Select from the data all lines with the word "slide".

== Task inputs ==
= = =

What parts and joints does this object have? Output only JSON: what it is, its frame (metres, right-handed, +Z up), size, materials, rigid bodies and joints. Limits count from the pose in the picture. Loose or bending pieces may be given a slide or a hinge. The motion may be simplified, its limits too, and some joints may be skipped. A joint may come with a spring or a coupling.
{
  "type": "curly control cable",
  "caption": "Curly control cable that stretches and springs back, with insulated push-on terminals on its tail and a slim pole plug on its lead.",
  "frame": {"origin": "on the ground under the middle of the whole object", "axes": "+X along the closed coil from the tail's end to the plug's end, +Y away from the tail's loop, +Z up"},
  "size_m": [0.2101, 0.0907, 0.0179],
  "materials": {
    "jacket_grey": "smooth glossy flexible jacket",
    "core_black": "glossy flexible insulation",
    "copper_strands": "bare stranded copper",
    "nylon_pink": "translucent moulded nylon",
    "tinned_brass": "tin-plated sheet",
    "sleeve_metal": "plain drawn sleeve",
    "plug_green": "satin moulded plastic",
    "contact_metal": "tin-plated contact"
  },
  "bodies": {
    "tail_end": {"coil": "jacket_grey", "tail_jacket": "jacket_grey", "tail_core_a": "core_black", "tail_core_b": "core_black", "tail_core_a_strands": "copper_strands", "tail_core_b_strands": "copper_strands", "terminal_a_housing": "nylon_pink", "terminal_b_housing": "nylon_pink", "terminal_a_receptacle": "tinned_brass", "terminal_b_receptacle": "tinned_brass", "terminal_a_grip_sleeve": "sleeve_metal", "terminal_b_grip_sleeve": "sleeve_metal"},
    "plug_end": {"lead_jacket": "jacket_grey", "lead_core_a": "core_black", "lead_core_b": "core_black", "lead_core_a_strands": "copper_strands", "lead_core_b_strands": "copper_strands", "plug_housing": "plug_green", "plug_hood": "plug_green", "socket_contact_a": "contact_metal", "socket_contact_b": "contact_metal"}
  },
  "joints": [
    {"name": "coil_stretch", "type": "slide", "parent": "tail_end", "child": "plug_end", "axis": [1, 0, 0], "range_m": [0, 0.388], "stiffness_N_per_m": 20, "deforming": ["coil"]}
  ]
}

= = =

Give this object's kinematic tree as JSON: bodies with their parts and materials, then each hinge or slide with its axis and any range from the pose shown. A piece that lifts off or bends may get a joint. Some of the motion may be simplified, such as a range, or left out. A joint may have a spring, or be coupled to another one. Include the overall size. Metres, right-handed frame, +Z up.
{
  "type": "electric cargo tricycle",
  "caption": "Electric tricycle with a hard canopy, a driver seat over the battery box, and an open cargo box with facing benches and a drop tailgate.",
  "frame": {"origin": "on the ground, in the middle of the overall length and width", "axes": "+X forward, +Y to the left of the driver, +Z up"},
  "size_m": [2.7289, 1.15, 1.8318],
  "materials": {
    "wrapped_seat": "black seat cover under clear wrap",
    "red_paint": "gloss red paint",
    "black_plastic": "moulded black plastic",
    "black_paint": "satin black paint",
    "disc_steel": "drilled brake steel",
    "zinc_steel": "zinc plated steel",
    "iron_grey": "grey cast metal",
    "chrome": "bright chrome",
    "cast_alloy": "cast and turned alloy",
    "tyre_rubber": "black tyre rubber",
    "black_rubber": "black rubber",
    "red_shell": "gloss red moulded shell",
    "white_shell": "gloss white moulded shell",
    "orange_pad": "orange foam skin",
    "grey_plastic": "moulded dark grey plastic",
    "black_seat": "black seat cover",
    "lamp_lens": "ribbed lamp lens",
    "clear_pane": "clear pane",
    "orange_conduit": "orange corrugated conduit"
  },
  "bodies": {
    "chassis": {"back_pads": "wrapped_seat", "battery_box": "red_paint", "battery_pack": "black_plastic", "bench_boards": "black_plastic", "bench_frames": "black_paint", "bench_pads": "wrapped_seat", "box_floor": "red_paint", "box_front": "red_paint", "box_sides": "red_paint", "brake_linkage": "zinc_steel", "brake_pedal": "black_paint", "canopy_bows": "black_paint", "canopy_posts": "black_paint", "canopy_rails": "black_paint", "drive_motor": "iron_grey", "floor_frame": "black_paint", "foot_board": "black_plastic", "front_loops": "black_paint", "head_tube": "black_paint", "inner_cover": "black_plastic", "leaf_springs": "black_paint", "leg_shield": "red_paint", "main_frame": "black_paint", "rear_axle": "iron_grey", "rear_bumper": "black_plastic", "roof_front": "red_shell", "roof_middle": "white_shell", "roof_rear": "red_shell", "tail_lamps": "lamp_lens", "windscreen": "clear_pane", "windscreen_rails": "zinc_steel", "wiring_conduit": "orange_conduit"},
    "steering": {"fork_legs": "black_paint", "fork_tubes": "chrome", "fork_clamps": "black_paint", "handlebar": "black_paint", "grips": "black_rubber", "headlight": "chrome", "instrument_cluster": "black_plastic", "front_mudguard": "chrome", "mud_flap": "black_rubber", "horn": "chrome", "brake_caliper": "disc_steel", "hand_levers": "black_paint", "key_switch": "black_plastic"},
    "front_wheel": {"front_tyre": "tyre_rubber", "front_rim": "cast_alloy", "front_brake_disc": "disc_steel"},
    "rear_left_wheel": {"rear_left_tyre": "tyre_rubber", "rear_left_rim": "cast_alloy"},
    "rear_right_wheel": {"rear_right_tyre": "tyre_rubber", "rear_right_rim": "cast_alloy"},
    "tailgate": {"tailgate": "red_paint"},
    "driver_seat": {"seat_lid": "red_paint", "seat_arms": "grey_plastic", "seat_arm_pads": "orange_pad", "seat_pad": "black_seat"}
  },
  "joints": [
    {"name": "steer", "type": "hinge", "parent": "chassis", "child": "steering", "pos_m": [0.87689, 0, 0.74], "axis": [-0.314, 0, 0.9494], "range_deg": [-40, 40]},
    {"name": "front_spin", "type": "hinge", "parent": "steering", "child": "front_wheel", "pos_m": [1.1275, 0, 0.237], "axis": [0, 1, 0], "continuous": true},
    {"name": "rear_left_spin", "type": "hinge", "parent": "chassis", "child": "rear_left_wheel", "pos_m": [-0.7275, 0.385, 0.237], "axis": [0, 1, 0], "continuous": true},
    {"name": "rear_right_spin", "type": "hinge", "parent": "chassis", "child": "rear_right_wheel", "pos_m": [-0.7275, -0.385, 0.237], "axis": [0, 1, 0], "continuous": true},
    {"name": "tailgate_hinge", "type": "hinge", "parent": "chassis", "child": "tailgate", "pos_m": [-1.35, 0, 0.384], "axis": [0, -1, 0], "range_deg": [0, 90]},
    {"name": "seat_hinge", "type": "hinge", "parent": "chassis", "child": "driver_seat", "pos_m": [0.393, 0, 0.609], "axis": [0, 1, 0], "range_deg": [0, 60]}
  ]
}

= = =

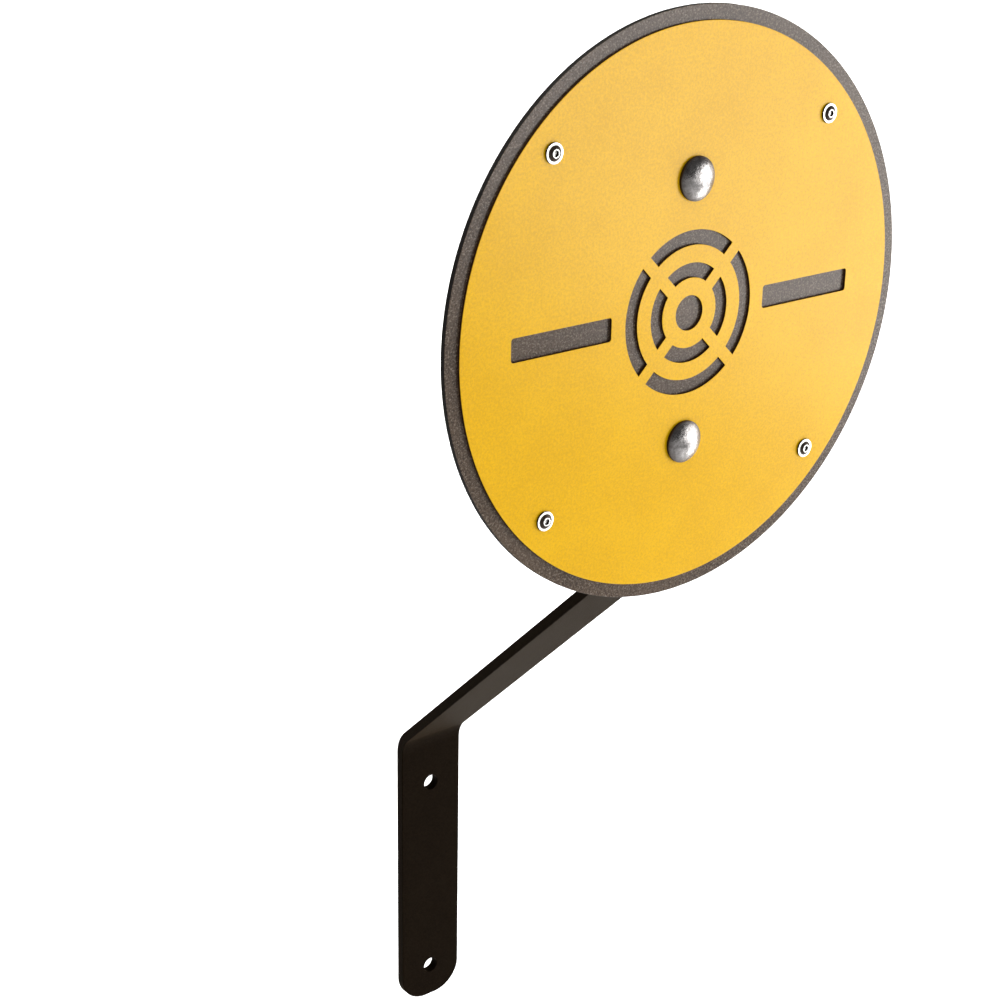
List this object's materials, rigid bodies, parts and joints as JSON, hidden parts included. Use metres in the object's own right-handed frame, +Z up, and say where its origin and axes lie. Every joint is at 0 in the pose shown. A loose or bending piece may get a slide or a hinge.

= = =

== Completed exercise ==
What parts and joints does this object have? Output only JSON: what it is, its frame (metres, right-handed, +Z up), size, materials, rigid bodies and joints. Limits count from the pose in the picture. Loose or bending pieces may be given a slide or a hinge. The motion may be simplified, its limits too, and some joints may be skipped. A joint may come with a spring or a coupling.
    {"name": "coil_stretch", "type": "slide", "parent": "tail_end", "child": "plug_end", "axis": [1, 0, 0], "range_m": [0, 0.388], "stiffness_N_per_m": 20, "deforming": ["coil"]}
Give this object's kinematic tree as JSON: bodies with their parts and materials, then each hinge or slide with its axis and any range from the pose shown. A piece that lifts off or bends may get a joint. Some of the motion may be simplified, such as a range, or left out. A joint may have a spring, or be coupled to another one. Include the overall size. Metres, right-handed frame, +Z up.
List this object's materials, rigid bodies, parts and joints as JSON, hidden parts included. Use metres in the object's own right-handed frame, +Z up, and say where its origin and axes lie. Every joint is at 0 in the pose shown. A loose or bending piece may get a slide or a hinge.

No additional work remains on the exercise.